▶ Task statement: Restate, exactly and only, the lines from the first through the line containing "corner_r = 11.8; // [4:0.1:20]".

++++ Dataset excerpt

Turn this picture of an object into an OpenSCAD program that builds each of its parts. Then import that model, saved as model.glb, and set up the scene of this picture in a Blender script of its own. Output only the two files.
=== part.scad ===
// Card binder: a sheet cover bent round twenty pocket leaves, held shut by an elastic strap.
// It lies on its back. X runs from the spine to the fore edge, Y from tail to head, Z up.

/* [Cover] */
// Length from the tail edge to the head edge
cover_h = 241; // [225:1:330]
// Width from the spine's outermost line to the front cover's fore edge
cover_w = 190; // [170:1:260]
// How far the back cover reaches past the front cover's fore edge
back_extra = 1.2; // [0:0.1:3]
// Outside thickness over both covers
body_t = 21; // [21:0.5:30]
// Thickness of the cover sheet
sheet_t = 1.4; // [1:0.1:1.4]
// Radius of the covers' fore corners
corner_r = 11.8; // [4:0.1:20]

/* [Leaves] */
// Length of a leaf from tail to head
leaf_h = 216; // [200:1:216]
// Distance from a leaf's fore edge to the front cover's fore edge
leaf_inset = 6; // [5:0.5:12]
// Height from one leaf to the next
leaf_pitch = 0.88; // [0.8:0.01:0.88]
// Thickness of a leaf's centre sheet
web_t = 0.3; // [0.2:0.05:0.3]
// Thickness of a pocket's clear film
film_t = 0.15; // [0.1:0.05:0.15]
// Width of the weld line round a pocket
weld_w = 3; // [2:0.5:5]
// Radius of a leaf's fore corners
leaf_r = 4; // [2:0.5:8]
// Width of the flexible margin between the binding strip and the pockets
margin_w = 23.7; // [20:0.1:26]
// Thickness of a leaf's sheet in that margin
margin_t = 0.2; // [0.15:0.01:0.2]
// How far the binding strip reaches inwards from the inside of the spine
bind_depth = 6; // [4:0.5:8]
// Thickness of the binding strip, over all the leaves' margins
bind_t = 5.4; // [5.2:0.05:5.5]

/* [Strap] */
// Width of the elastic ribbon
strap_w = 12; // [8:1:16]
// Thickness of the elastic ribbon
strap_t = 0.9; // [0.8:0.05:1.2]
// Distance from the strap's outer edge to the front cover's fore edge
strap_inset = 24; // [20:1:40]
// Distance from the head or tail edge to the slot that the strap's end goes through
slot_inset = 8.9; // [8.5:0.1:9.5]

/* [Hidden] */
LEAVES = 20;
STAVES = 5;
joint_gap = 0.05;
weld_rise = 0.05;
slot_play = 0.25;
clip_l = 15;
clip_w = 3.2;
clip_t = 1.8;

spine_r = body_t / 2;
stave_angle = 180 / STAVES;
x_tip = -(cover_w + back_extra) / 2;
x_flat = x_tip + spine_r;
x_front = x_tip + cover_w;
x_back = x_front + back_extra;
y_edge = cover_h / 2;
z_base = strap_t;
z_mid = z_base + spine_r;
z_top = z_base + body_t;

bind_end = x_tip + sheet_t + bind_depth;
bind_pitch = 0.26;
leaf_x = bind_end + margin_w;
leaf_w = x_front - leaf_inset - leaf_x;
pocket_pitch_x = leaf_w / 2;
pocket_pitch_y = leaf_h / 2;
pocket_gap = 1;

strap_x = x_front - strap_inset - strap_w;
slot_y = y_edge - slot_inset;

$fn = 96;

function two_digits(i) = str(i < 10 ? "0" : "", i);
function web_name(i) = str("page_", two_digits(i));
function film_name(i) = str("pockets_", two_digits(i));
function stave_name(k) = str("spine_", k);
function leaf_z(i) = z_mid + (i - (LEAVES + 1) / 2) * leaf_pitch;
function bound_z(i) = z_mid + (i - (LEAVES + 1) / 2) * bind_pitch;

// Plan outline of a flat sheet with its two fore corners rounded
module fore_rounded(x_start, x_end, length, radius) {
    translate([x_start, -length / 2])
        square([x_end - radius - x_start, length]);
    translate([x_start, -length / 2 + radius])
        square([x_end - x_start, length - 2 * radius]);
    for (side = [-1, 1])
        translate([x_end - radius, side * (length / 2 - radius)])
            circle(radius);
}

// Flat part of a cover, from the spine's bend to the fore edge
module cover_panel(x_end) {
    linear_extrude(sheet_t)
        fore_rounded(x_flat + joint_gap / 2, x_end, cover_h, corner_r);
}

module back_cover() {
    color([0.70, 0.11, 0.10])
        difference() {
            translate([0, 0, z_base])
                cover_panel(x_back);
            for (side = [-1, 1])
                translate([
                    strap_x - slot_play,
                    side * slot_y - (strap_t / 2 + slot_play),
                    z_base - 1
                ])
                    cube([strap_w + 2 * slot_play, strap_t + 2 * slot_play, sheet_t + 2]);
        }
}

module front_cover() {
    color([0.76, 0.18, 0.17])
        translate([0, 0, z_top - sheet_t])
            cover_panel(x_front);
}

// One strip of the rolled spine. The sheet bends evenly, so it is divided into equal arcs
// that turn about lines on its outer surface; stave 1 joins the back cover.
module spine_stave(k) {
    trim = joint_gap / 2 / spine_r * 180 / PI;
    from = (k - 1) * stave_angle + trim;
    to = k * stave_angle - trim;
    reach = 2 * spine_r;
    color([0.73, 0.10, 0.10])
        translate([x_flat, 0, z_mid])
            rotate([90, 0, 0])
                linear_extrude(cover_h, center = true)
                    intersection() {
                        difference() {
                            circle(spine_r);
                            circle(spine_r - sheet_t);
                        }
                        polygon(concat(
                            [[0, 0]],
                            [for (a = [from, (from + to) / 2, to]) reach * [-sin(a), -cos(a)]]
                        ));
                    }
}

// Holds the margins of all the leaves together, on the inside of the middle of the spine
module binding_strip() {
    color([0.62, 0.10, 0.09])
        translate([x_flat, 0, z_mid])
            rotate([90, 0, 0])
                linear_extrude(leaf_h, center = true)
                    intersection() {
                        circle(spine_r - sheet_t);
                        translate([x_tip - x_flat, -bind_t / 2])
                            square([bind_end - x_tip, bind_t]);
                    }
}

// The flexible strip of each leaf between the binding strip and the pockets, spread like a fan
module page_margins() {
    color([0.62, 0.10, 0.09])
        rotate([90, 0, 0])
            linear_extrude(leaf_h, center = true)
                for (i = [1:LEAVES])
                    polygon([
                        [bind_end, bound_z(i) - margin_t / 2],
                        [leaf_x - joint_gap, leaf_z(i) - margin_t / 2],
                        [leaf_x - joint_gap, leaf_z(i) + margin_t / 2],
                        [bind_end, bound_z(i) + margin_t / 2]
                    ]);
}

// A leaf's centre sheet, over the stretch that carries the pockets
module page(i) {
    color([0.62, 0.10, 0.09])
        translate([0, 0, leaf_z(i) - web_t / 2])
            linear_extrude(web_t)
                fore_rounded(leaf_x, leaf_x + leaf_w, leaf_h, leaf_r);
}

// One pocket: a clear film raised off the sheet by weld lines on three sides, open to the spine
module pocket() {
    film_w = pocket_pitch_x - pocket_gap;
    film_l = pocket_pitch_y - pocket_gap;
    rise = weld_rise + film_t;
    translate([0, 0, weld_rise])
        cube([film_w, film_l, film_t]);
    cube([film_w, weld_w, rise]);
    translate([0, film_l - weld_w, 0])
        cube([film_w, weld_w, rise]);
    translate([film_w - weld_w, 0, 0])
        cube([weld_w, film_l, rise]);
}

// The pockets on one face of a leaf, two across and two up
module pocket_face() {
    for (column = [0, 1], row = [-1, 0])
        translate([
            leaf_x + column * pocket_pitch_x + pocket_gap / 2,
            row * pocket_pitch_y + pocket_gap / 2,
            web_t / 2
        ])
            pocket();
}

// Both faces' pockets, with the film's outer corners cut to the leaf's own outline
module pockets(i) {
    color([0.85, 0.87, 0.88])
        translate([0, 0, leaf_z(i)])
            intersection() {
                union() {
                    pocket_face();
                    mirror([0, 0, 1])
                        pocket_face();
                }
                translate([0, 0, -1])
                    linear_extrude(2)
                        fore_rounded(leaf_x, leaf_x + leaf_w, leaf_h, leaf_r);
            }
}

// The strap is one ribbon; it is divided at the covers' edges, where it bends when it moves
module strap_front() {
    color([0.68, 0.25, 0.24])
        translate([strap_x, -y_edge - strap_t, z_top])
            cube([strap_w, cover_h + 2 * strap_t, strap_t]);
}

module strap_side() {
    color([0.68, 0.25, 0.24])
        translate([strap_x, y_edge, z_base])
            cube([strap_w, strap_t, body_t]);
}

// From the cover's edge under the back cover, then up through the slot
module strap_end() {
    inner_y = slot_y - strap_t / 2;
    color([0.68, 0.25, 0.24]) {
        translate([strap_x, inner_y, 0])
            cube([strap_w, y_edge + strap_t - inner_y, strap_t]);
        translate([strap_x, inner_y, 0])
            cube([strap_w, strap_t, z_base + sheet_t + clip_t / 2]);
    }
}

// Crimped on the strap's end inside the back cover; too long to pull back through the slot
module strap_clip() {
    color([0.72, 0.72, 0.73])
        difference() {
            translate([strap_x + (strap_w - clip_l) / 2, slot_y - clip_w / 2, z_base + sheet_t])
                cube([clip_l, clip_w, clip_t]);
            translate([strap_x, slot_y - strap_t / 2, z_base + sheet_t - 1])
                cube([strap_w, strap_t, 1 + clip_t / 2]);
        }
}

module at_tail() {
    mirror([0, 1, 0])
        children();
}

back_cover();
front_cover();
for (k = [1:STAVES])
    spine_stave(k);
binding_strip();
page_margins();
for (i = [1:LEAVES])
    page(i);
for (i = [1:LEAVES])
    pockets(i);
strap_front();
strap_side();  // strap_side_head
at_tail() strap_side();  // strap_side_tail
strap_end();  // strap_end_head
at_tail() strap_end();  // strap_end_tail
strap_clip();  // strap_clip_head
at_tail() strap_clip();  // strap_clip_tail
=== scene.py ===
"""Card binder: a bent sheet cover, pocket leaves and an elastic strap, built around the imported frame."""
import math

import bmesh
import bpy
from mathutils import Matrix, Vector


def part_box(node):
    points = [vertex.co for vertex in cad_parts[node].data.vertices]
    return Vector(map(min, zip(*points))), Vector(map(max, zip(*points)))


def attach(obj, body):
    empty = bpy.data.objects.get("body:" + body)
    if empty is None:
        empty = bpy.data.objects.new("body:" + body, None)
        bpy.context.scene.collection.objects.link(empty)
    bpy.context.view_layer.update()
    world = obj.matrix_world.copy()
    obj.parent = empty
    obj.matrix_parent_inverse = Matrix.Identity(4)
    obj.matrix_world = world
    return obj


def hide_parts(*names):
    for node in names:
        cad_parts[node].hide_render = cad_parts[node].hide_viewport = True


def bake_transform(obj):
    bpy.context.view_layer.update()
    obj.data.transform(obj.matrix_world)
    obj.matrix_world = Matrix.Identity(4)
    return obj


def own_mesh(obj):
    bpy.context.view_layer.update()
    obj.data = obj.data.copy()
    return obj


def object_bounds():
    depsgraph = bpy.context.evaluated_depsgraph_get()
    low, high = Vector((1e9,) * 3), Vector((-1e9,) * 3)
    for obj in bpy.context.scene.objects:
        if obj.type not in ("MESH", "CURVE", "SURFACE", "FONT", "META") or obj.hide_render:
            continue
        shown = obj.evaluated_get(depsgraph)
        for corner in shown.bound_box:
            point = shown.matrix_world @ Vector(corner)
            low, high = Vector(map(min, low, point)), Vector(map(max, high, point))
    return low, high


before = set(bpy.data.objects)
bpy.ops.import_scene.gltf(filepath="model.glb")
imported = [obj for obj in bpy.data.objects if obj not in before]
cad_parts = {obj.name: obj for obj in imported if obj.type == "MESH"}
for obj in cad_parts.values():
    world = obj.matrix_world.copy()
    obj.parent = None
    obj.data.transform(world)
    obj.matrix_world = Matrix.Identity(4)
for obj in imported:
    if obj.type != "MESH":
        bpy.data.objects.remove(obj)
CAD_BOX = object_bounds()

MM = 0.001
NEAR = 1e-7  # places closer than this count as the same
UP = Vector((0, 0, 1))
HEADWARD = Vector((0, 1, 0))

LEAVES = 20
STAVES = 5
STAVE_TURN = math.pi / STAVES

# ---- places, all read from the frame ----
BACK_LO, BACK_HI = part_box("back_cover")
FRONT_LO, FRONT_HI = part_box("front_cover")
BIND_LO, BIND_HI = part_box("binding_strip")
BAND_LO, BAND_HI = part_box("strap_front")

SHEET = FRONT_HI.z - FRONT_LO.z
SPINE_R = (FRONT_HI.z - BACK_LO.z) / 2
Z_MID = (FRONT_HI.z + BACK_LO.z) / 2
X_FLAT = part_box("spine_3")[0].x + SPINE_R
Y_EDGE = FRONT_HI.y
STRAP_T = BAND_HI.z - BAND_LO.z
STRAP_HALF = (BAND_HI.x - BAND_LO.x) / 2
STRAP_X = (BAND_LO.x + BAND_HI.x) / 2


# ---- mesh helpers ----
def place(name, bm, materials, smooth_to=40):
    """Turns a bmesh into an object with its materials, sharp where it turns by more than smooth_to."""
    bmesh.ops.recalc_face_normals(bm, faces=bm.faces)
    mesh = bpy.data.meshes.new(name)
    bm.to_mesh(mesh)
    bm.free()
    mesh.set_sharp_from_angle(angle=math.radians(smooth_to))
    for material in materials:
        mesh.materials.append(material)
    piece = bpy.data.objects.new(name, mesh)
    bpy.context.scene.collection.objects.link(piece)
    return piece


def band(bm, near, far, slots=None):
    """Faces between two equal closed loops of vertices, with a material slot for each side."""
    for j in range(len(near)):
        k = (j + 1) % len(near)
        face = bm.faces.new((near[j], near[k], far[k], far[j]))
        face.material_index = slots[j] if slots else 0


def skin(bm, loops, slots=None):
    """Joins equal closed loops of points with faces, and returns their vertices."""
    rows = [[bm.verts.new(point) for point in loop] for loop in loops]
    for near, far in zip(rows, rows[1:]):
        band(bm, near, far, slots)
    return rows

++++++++

▶ The response:
Turn this picture of an object into an OpenSCAD program that builds each of its parts. Then import that model, saved as model.glb, and set up the scene of this picture in a Blender script of its own. Output only the two files.
=== part.scad ===
// Card binder: a sheet cover bent round twenty pocket leaves, held shut by an elastic strap.
// It lies on its back. X runs from the spine to the fore edge, Y from tail to head, Z up.

/* [Cover] */
// Length from the tail edge to the head edge
cover_h = 241; // [225:1:330]
// Width from the spine's outermost line to the front cover's fore edge
cover_w = 190; // [170:1:260]
// How far the back cover reaches past the front cover's fore edge
back_extra = 1.2; // [0:0.1:3]
// Outside thickness over both covers
body_t = 21; // [21:0.5:30]
// Thickness of the cover sheet
sheet_t = 1.4; // [1:0.1:1.4]
// Radius of the covers' fore corners
corner_r = 11.8; // [4:0.1:20]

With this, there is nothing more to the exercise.